Begin with the line that contains "and sealing ring" and end with the line that contains "bpy.context.scene.collection.objects.link(empty)": copy that span of lines exactly, and nothing outside it.

Data supplied:
......

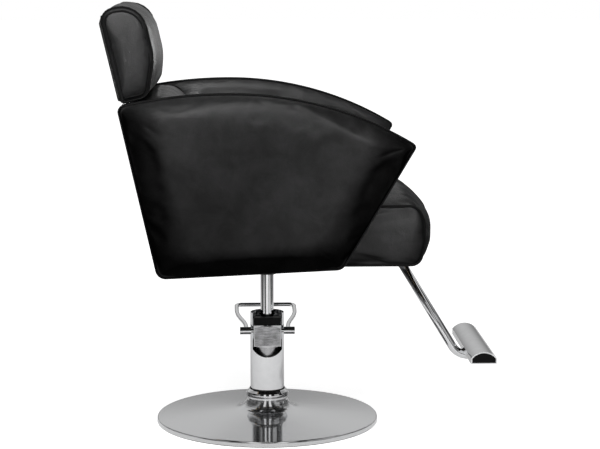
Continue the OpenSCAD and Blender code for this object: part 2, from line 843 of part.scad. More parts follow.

......

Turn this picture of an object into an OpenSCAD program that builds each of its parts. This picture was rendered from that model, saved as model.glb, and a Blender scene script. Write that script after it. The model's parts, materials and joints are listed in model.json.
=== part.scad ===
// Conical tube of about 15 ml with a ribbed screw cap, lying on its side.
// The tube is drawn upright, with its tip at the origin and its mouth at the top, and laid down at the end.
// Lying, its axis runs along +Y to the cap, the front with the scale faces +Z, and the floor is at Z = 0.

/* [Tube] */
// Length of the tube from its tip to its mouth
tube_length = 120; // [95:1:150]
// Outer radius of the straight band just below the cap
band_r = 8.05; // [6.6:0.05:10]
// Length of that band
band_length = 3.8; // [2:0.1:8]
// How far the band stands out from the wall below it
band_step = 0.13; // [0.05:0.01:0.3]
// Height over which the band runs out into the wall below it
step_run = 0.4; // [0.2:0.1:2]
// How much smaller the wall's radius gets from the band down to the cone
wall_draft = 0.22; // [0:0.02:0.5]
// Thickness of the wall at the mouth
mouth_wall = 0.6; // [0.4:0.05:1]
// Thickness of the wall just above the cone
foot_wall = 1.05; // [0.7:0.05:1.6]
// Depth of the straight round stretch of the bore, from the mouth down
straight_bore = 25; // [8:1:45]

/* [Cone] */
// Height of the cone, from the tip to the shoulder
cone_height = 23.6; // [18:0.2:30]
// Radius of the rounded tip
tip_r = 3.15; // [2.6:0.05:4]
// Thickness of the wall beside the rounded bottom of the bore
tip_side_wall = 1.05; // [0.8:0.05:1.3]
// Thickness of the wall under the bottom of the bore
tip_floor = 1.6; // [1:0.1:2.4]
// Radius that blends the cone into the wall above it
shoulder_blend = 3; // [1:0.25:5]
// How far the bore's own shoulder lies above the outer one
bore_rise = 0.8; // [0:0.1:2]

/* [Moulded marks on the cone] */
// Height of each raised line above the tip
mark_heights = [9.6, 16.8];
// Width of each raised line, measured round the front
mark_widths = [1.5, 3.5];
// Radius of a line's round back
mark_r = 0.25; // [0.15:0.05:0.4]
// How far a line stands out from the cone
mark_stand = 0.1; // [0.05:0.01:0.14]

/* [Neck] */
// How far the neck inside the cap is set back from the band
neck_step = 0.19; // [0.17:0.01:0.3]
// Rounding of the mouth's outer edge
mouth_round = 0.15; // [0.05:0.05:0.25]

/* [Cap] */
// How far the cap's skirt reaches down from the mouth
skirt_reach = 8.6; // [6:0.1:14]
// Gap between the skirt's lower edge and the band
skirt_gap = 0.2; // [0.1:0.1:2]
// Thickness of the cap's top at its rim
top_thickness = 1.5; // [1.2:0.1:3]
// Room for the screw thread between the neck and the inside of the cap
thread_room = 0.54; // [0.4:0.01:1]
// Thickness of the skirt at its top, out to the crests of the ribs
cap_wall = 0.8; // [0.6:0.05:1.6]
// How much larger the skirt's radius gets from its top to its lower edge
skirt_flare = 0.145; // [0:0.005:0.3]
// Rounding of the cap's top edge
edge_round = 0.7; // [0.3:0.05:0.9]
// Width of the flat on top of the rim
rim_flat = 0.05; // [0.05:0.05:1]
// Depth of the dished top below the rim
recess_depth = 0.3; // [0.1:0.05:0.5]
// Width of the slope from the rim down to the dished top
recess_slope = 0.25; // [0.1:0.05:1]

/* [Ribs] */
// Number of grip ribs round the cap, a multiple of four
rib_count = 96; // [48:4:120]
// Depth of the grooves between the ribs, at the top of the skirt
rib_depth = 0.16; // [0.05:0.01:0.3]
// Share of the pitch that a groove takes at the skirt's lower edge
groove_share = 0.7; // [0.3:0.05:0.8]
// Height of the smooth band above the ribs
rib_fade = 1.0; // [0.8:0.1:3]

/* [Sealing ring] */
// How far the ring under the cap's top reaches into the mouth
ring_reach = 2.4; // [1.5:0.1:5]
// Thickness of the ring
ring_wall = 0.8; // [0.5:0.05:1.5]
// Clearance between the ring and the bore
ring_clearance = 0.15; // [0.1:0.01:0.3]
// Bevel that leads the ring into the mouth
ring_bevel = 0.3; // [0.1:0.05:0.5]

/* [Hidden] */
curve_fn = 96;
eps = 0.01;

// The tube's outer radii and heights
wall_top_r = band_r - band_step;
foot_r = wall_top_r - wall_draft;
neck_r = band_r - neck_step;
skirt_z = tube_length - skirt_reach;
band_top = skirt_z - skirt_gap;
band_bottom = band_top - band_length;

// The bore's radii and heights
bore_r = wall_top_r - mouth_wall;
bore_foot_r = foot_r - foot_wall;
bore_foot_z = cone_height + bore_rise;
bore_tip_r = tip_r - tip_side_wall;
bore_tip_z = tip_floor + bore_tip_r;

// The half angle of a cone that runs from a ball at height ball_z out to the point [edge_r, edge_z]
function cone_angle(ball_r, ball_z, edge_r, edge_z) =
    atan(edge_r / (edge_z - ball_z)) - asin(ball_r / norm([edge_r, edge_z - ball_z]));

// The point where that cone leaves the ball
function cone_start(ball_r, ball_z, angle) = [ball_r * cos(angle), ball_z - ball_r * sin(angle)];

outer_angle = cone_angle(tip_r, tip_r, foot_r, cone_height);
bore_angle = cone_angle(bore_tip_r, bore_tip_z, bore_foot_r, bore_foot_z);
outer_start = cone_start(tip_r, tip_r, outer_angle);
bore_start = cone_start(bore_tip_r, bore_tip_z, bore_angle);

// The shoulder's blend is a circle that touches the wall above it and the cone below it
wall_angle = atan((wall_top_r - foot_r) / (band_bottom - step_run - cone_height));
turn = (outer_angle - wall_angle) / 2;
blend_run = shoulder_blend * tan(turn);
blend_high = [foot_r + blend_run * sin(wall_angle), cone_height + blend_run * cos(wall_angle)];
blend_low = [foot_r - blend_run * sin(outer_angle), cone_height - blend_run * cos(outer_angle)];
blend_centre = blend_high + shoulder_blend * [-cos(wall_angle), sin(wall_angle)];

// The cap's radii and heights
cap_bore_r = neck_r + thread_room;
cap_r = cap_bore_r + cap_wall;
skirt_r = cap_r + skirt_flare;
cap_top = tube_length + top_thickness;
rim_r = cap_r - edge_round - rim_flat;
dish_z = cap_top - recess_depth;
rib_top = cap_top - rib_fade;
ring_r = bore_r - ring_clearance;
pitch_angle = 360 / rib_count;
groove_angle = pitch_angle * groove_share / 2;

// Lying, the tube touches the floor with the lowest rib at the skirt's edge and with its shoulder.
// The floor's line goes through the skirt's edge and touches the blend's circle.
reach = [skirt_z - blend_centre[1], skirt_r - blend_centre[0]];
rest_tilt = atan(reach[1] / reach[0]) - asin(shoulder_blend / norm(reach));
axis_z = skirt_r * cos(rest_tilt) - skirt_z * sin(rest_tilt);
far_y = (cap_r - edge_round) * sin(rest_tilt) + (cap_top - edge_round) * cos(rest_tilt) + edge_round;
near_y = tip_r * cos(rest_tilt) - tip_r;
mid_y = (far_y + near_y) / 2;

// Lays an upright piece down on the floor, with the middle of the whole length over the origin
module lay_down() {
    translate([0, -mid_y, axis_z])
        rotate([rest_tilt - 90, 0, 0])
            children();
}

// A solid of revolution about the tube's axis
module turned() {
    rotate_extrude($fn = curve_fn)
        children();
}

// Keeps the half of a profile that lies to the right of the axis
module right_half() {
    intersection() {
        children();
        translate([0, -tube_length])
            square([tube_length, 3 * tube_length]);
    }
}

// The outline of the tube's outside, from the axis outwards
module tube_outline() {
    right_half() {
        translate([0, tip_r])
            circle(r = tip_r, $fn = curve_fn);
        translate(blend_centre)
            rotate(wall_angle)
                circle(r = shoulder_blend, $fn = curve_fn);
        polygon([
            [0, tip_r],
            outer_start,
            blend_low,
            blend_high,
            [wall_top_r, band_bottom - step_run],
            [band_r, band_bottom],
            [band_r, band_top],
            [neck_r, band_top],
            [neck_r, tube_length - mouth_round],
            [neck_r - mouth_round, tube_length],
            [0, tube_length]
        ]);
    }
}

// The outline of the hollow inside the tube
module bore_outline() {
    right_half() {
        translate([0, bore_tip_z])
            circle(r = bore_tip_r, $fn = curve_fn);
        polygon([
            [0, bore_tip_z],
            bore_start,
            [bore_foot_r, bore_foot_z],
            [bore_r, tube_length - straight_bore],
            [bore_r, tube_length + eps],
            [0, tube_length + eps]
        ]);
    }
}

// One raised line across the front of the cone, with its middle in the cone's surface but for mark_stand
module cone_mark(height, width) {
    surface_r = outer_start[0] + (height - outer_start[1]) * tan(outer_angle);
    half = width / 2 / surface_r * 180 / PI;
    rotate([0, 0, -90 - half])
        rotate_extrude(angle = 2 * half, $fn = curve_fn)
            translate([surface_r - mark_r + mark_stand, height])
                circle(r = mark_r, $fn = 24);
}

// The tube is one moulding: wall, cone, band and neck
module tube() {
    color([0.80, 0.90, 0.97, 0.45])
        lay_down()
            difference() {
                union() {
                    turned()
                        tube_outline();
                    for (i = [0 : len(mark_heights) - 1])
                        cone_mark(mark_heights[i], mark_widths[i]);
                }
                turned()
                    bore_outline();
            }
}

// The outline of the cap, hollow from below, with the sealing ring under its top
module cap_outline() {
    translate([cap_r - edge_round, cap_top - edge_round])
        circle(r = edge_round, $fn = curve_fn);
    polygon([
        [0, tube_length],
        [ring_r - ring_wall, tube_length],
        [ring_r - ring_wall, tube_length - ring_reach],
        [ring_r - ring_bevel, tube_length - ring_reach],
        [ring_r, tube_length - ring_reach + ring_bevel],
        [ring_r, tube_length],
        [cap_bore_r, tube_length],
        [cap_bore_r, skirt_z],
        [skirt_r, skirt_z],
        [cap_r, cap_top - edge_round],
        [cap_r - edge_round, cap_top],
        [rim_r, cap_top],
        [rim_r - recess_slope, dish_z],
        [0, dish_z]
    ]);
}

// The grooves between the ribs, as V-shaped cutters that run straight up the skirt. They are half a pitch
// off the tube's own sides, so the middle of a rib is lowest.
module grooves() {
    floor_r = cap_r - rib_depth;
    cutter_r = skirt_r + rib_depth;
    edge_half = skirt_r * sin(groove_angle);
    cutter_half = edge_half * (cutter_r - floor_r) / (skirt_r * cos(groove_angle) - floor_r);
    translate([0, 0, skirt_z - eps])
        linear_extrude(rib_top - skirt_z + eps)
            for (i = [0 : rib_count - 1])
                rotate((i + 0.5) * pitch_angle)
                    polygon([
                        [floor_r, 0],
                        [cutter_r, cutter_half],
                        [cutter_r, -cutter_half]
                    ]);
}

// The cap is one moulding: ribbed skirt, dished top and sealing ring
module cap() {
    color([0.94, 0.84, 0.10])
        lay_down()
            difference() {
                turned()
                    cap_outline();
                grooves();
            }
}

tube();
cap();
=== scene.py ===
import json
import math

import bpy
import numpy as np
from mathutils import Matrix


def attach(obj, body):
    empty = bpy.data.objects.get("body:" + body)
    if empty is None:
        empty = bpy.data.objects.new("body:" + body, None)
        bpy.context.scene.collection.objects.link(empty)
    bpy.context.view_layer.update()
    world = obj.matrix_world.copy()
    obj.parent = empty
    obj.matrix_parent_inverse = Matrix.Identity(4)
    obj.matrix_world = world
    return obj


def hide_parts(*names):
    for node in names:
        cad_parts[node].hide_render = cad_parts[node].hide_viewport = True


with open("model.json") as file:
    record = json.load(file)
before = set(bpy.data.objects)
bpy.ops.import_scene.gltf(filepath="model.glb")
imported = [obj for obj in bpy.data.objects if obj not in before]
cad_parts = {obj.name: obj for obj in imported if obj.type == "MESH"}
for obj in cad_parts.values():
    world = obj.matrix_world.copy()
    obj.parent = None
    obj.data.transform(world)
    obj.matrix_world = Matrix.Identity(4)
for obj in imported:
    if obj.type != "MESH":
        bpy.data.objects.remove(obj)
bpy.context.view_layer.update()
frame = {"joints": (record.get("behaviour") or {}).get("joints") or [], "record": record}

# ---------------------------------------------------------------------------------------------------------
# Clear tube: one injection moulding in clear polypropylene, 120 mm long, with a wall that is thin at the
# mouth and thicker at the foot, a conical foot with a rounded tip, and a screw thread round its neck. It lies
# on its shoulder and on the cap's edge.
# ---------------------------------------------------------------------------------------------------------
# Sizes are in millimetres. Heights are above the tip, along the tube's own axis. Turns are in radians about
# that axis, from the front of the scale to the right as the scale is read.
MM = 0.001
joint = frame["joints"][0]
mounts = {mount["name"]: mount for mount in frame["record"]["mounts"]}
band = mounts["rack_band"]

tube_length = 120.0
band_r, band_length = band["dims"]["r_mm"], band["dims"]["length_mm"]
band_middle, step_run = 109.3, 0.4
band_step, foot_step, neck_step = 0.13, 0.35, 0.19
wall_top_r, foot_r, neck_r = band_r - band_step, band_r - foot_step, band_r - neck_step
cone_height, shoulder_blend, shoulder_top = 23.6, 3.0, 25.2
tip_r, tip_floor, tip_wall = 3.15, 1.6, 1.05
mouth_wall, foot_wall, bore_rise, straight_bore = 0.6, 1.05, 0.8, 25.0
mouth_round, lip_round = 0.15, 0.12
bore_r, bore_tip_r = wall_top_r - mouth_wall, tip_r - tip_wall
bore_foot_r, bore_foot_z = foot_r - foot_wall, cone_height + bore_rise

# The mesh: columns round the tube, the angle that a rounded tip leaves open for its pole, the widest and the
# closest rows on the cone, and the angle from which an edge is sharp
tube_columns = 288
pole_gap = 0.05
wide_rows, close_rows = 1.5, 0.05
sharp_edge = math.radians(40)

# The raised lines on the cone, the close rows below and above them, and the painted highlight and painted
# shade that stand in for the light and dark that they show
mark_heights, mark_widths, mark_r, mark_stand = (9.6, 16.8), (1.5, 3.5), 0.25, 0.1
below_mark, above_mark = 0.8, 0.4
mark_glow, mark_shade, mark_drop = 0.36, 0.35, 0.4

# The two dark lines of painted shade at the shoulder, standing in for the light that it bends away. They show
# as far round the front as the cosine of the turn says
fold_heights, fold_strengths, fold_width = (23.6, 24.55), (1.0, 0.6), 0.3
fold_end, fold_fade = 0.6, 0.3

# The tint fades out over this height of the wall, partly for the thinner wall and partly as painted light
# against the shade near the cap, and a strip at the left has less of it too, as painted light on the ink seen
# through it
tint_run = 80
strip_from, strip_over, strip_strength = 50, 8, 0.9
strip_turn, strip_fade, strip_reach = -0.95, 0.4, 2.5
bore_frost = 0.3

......

Finished task:
// The cap is one moulding: ribbed skirt, dished top and sealing ring
module cap() {
    color([0.94, 0.84, 0.10])
        lay_down()
            difference() {
                turned()
                    cap_outline();
                grooves();
            }
}

tube();
cap();
=== scene.py ===
import json
import math

import bpy
import numpy as np
from mathutils import Matrix


def attach(obj, body):
    empty = bpy.data.objects.get("body:" + body)
    if empty is None:
        empty = bpy.data.objects.new("body:" + body, None)
        bpy.context.scene.collection.objects.link(empty)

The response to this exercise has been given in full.